I may be wrong by I think the term LUN is only applicable when referring to iSCSI.

If you want to take advantage of deduplication I would put the current VMDK you are using for your D: on an NFS datastore that has deduplication enabled. You could also create a CIFS share on the VNXe and migrate to it, but migrating your users to a new 1 TB vmdk is no small task (I don't know how many users you have though).

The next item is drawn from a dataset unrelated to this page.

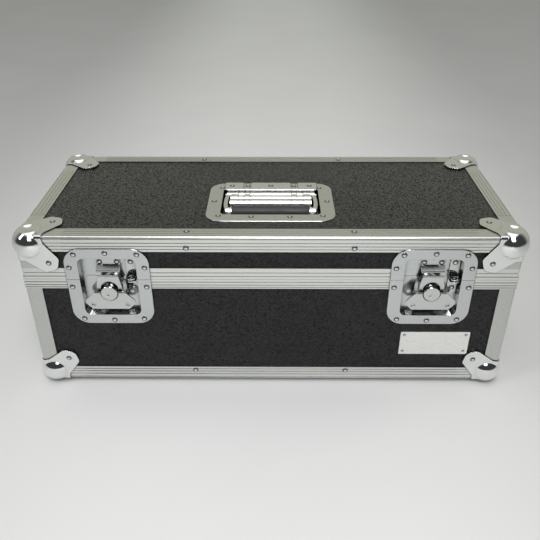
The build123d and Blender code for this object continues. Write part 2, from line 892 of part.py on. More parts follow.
def handle_arm():
    """Right-hand arm of the bail, bowed outwards between the axle and the grip."""
    inner, outer = knuckle_ends[-1], knuckle_ends[-1] + arm_width
    middle = (axle_back + grip_y) / 2
    lines = (
        ThreePointArc((inner, axle_back), (inner + arm_bow, middle), (inner, grip_y))
        + Line((inner, grip_y), (outer, grip_y))
        + ThreePointArc((outer, grip_y), (outer + arm_bow, middle), (outer, axle_back))
        + Line((outer, axle_back), (inner, axle_back))
    )
    low = min(-axle_drop, grip_z) - arm_height / 2
    arm = Pos(0, 0, low) * extrude(make_face(lines), arm_height)
    arm += rod((inner, axle_back, -axle_drop), (outer, axle_back, -axle_drop), barrel_radius)
    start = grip_half + grip_boss_gap
    return arm + rod((start, grip_y, grip_z), (start + grip_boss_length, grip_y, grip_z), grip_boss)


def handle_bail():
    """Bail: barrels round the axle, a beaded web, two arms and the core of the grip."""
    end = knuckle_ends[-1]
    web_top = -axle_drop + web_bead_rise - web_top_drop
    web_low = web_top - web_sheet
    clear = barrel_radius + web_axle_gap
    body = block((-end, end), (axle_back - web_front, axle_back - clear), (web_low, web_top))
    groove_wide, groove_deep = web_groove
    for place, radius in web_beads:
        bead = rod((-end, axle_back - place, web_low), (end, axle_back - place, web_low), radius)
        crown = web_low + radius
        bead &= block((-end, end), (-handle_length, handle_length), (web_low, crown))
        for x in (side * step for side in (-1, 1) for step in knuckle_ends[:-1]):
            span = (x - groove_wide / 2, x + groove_wide / 2)
            bead -= block(span, (-handle_length, handle_length), (crown - groove_deep, crown))
        body += bead
    for low, high in bail_spans():
        body += rod((low, axle_back, -axle_drop), (high, axle_back, -axle_drop), barrel_radius)
        body += block((low, high), (axle_back - clear - past, axle_back), (web_low, web_top))
    for arm in both_sides(handle_arm()):
        body += arm
    body += rod((-end, grip_y, grip_z), (end, grip_y, grip_z), grip_core)
    return body - axle_bore(axle_radius + running_play)


def handle_grip():
    """Rubber grip over the core of the bail."""
    ends = [(side * grip_half, grip_y, grip_z) for side in (-1, 1)]
    body = rod(*ends, grip_radius)
    body = fillet(body.edges().filter_by(GeomType.CIRCLE), grip_edge)
    return body - rod(*ends, grip_core)


# Back hinges


def knuckle_spans(odd):
    """Stretches of one back hinge that the base's barrels take, or the lid's where odd."""
    pitch = hinge_width / hinge_knuckles
    start = -hinge_width / 2
    spans = []
    for index in range(hinge_knuckles):
        if index % 2 == odd:
            low = start + index * pitch + (moving_play / 2 if index else 0)
            high = start + (index + 1) * pitch
            high -= moving_play / 2 if index < hinge_knuckles - 1 else 0
            spans.append((low, high))
    return spans


def hinge_half(place, up):
    """One leaf and its barrels. The leaf lies on the back of the shell, above the pin where up is 1."""
    clear = hinge_barrel + moving_play
    near, far = sorted((seam + up * clear, seam + up * hinge_leaf))
    x = (place - hinge_width / 2, place + hinge_width / 2)
    body = block(x, (back, back + hinge_leaf_sheet), (near, far))
    web_y = (back + hinge_web_gap, back + hinge_web_gap + hinge_leaf_sheet)
    web_z = tuple(sorted((seam + up * (hinge_barrel / 2), seam + up * (clear + past))))
    for low, high in knuckle_spans(0 if up < 0 else 1):
        ends = [(place + x_end, hinge_y, seam) for x_end in (low, high)]
        body += rod(*ends, hinge_barrel)
        body += block((place + low, place + high), web_y, web_z)
    ends = [(place + side * hinge_width, hinge_y, seam) for side in (-1, 1)]
    return body - rod(*ends, hinge_pin + running_play)


def hinge_pins():
    """One pin for each back hinge."""
    half = hinge_width / 2
    spans = [(place - half, place + half) for place in hinge_places]
    return [rod((low, hinge_y, seam), (high, hinge_y, seam), hinge_pin) for low, high in spans]


def hinge_rivets(up):
    """Spots of the rivets of the leaves on one body."""
    spots = []
    for place in hinge_places:
        for offset in (-hinge_rivet_spread, hinge_rivet_spread):
            z = seam + up * hinge_rivet_height
            spots.append(((place + offset, back + hinge_leaf_sheet, z), (0, 1, 0)))
    return spots


# Lining


def base_foam():
    """Floor slab and four walls of the base's lining, pocketed behind the latch dishes."""
    face = panel_inner + foam_play
    low = bottom + face
    high = base_top - rim_inner_leg - foam_play
    x = (left + face, right - face)
    y = (front + face, back - face)
    floor = block(x, y, (low, low + foam_floor))
    z = (low + foam_floor + foam_play, high)
    front_wall = block(x, (y[0], y[0] + foam_front), z)
    pocket = front + pan_depth + dish_sheet + foam_pocket_play
    reach = pan_width / 2 + 2 * dish_sheet + foam_pocket_play
    for place in latch_places.values():
        rise = (latch_height - pan_height, top)
        front_wall -= block((place - reach, place + reach), (front, pocket), rise)
    back_wall = block(x, (y[1] - foam_side, y[1]), z)
    side_y = (y[0] + foam_front + foam_play, y[1] - foam_side - foam_play)
    left_wall = block((x[0], x[0] + foam_side), side_y, z)
    return [floor, front_wall, back_wall] + both_sides(left_wall)


def lid_foam():
    """Slab under the top panel, pocketed below the handle's dish."""
    face = panel_inner + foam_play
    side = slot_inner + inner_sheet + foam_play
    high = top - face
    slab = block((left + side, right - side), (front + side, back - side), (high - foam_lid, high))
    reach_x = handle_pan_width / 2 + dish_sheet + foam_pocket_play
    reach_y = handle_pan_length / 2 + dish_sheet + foam_pocket_play
    deep = handle_z - handle_pan_depth - foam_pocket_play / 2
    return slab - block((-reach_x, reach_x), (handle_y - reach_y, handle_y + reach_y), (deep, top))


# Badge plate


def badge():
    """Bare plate on the front, with a rivet in each corner."""
    x, z = badge_place
    face = front + panel_inset
    plate = block(
        (x - badge_width / 2, x + badge_width / 2),
        (face - badge_sheet, face),
        (z - badge_height / 2, z + badge_height / 2),
    )
    return fillet(plate.edges().filter_by(Axis.Y), badge_corner)


def badge_rivets():
    """Spots of the badge plate's rivets."""
    x, z = badge_place
    dx, dz = badge_width / 2 - badge_margin, badge_height / 2 - badge_margin
    y = front + panel_inset - badge_sheet
    return [((x + i * dx, y, z + j * dz), (0, -1, 0)) for i in (-1, 1) for j in (-1, 1)]


# Rivets of the edge profiles


def edge_rivets(upper):
    """Spots on the bottom or top profiles: on both legs at the front and back, on the walls at the sides."""
    level, look = (top, 1) if upper else (bottom, -1)
    on_wall = level - look * edge_rivet_wall
    on_flat = edge_rivet_flat
    spots = []
    for x in (-edge_rivet_place, edge_rivet_place):
        spots.append(((x, front, on_wall), (0, -1, 0)))
        spots.append(((x, back, on_wall), (0, 1, 0)))
        spots.append(((x, front + on_flat, level), (0, 0, look)))
        spots.append(((x, back - on_flat, level), (0, 0, look)))
    for side, place in ((-1, left), (1, right)):
        spots.append(((place, 0, on_wall), (side, 0, 0)))
    return spots


def main():
    """Builds every piece and writes one file for each."""
    parts = {}
    through = panel_thickness + edge_sheet - rivet_grip_short

    corner_blanks = {
        body: Pos(left, front, bottom) * ball_corner_blank(stacking=body == "lid") for body in ("base", "lid")
    }
    reach = (-past, corner_reach)
    clearance = block(reach, reach, reach) - corner_core(-corner_play)
    corner_void = Pos(left, front, bottom) * clearance
    places = corner_places()
    voids = {
        body: [carry(corner_void, signs) for name, signs in places.items() if name.startswith(body)]
        for body in ("base", "lid")
    }

    spots = {"base": [], "lid": []}
    floor_spots = {"base": [], "lid": []}
    for name, signs in places.items():
        body = name.split("_")[0]
        for spot, look in corner_rivet_spots(signs):
            spots[body].append((spot, look, through + corner_sheet))
    for body, upper in (("base", False), ("lid", True)):
        for spot, look in edge_rivets(upper):
            spots[body].append((spot, look, through))
        for spot, look in hinge_rivets(1 if upper else -1):
            spots[body].append((spot, look, through + hinge_leaf_sheet))
        for place in latch_places.values():
            flange, inside = latch_rivets(place, upper)
            spots[body] += [(spot, look, through + dish_sheet) for spot, look in flange]
            floor_spots[body] += [(spot, look, lug_sheet + dish_sheet) for spot, look in inside]
    flange_grip = panel_thickness + dish_sheet - rivet_grip_short
    for x, y in handle_rivet_places():
        spots["lid"].append(((x, handle_y + y, handle_z + dish_sheet), (0, 0, 1), flange_grip))
    tab_y = handle_y + hinge_wall + tab_rivet_place
    for x in tab_rivets:
        spot = (x, tab_y, handle_z + dish_sheet + hinge_sheet)
        spots["lid"].append((spot, (0, 0, 1), flange_grip + hinge_sheet))

    holes = {}
    for body in ("base", "lid"):
        holes[body] = [rivet_hole(*spot) for spot in spots[body] + floor_spots[body]]
        shapes = [rivet(*spot) for spot in spots[body]]
        shapes += [rivet(*spot, tail=True) for spot in floor_spots[body]]
        parts[f"{body}_rivets"] = shapes
    for spot, look in badge_rivets():
        grip = badge_sheet + panel_thickness - badge_rivet_short
        parts["base_rivets"].append(rivet(spot, look, grip, badge_rivet, badge_rivet_rise))
        holes["base"].append(rivet_hole(spot, look, grip))

    openings = []
    opening = dish_opening((pan_width, pan_height), pan_corner, 2 * pan_depth)
    face = Plane(origin=(0, front - past, latch_height), x_dir=(1, 0, 0), z_dir=(0, -1, 0))
    for place in latch_places.values():
        openings.append(Pos(place, 0, 0) * (face * opening))
    handle_pan = (handle_pan_width, handle_pan_length)
    handle_opening = dish_opening(handle_pan, handle_pan_corner, 2 * handle_pan_depth)
    openings.append(Pos(0, handle_y, handle_z + past) * handle_opening)

    for name, signs in places.items():
        corner = carry(corner_blanks[name.split("_")[0]], signs)
        parts[name] = cut(corner, holes[name.split("_")[0]])

    def shell_piece(name, shape):
        """Adds a piece of the shell with its corners, dishes and rivet holes cut out."""
        body = name.split("_")[0]
        parts[name] = cut(cut(cut(shape, openings), voids[body]), holes[body])

    for side in ("front", "back", "left", "right"):
        base_edge = run_profile(double_angle(), side, bottom, 1)
        lid_edge = run_profile(double_angle(), side, top, -1)
        base_rim = run_profile(base_rim_section(), side, base_top, -1)
        lid_rim = run_profile(lid_rim_section(), side, lid_bottom, 1)
        for name, shape in (
            ("base_edge", base_edge),
            ("lid_edge", lid_edge),
            ("base_rim", base_rim),
            ("lid_rim", lid_rim),
        ):
            shell_piece(f"{name}_{side}", shape)
    for body, low, high in (
        ("base", bottom + edge_leg + mitre_play, base_top - base_rim_leg - mitre_play),
        ("lid", lid_bottom + lid_rim_leg + mitre_play, top - edge_leg - mitre_play),
    ):
        angles = corner_angles(low, high)
        parts[f"{body}_corner_angles"] = [cut(cut(shape, voids[body]), holes[body]) for shape in angles]
    base_low = bottom + wall_start
    base_high = base_top - edge_sheet - mitre_play
    for side, panel in wall_panels(base_low, base_high).items():
        shell_piece(f"base_{side}_panel", panel)
    lid_low = lid_bottom + groove_height + edge_sheet + mitre_play
    lid_high = top - wall_start
    for side, panel in wall_panels(lid_low, lid_high).items():
        shell_piece(f"lid_{side}_panel", panel)
    shell_piece("base_bottom_panel", flat_panel(bottom + panel_inset, bottom + panel_inner))
    shell_piece("lid_top_panel", flat_panel(top - panel_inner, top - panel_inset))

    for pair in ("base_edge", "lid_edge", "base_rim", "lid_rim"):
        parts[f"{pair}_sides"] = [parts.pop(f"{pair}_left"), parts.pop(f"{pair}_right")]

    keepers, upper_lugs, lower_lugs = [], [], []
    for side, place in latch_places.items():
        seat = Pos(place, front, latch_height)
        parts[f"{side}_latch_upper_dish"] = cut(seat * latch_dish_upper(), holes["lid"])
        parts[f"{side}_latch_lower_dish"] = cut(seat * latch_dish_lower(), holes["base"])
        parts[f"{side}_latch_hub"] = seat * latch_hub()
        parts[f"{side}_latch_hook"] = seat * latch_hook()
        parts[f"{side}_latch_wing"] = seat * latch_wing()
        keepers.append(cut(seat * latch_keeper(), holes["lid"]))
        upper_lugs.append(cut(seat * upper_lug(), holes["lid"]))
        lower_lugs.append(cut(seat * lower_lug(), holes["base"]))
    parts["latch_keepers"] = keepers
    parts["lid_padlock_lugs"] = upper_lugs
    parts["base_padlock_lugs"] = lower_lugs

    seat = Pos(0, handle_y, handle_z)
    parts["handle_dish"] = cut(seat * handle_dish(), holes["lid"])
    parts["handle_hinge_plate"] = cut(seat * handle_hinge_plate(), holes["lid"])
    parts["handle_axle"] = seat * handle_axle()
    parts["handle_spring"] = seat * handle_spring()
    parts["handle_bail"] = seat * handle_bail()
    parts["handle_grip"] = seat * handle_grip()

    parts["base_hinge_leaves"] = [cut(hinge_half(place, -1), holes["base"]) for place in hinge_places]
    parts["lid_hinge_leaves"] = [cut(hinge_half(place, 1), holes["lid"]) for place in hinge_places]
    parts["hinge_pins"] = hinge_pins()
    parts["base_foam"] = base_foam()
    parts["lid_foam"] = lid_foam()
    parts["badge_plate"] = cut(badge(), holes["base"])

    os.makedirs("parts", exist_ok=True)
    for name, shape in parts.items():
        solids = shape if isinstance(shape, list) else [shape]
        solids = [solid for one in solids for solid in one.solids()]
        export_step(Compound(solids) if len(solids) > 1 else solids[0], f"parts/{name}.step")


main()
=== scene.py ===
"""Finishes, foam lining and a plain studio for a record case.

Metres. The case stands on z = 0 with its latches towards -Y, and its pieces ride on the bodies of its frame.
"""

from math import cos, sin

import bpy
import numpy as np
from bpy.props import FloatProperty, FloatVectorProperty, PointerProperty
from bpy.types import Operator, Panel, PropertyGroup
from mathutils import Matrix, Vector


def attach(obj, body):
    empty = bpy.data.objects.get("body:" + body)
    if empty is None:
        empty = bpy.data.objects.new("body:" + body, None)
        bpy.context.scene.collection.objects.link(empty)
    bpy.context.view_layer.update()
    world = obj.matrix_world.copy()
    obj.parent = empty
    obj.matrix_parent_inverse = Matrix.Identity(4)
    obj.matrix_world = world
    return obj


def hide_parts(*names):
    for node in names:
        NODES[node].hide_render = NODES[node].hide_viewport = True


bl_info = {
    "name": "Record Case",
    "version": (1, 0, 0),
    "blender": (4, 5, 0),
    "location": "3D View > Sidebar > Record Case",
    "description": "Finishes, foam lining and studio for a record case",
    "category": "Object",
}

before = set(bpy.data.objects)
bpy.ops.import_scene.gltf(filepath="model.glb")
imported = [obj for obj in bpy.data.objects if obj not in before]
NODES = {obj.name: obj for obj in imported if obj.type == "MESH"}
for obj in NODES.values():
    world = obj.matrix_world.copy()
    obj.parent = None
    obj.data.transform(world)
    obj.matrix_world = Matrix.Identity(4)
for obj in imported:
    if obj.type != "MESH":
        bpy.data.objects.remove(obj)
HALVES = ("base", "lid")
LATCHES = ("left", "right")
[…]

In my opinion I would leave the vmdk as it is, and move it (storage vmotion) to an NFS datastore with deduplication enabled. BUT, I would read the documentation on VNXe deduplication first, you might not get the savings you anticipate. It's been a while since I read the documentation but from my memory deduplication is only available on NFS datastores, processes when the system is idle, and will only consider files with a modified date greater than 30 days.

2 Posts

April 24th, 2013 06:00

Josh,

So a VMDK will function on a non-VMFS drive?

Thanks,

April 24th, 2013 07:00

Someone speak up if I'm wrong, but a VMDK is just a file, like a *.docx, *.txt, etc. You can copy it to any file system whether it be NTFS, NFS, Ext3, VMFS etc.

BUT, in the specific case of file systems that Vshpere can use for file systems, a VMDK can reside on an iSCSI VMFS file system or an NFS based file system.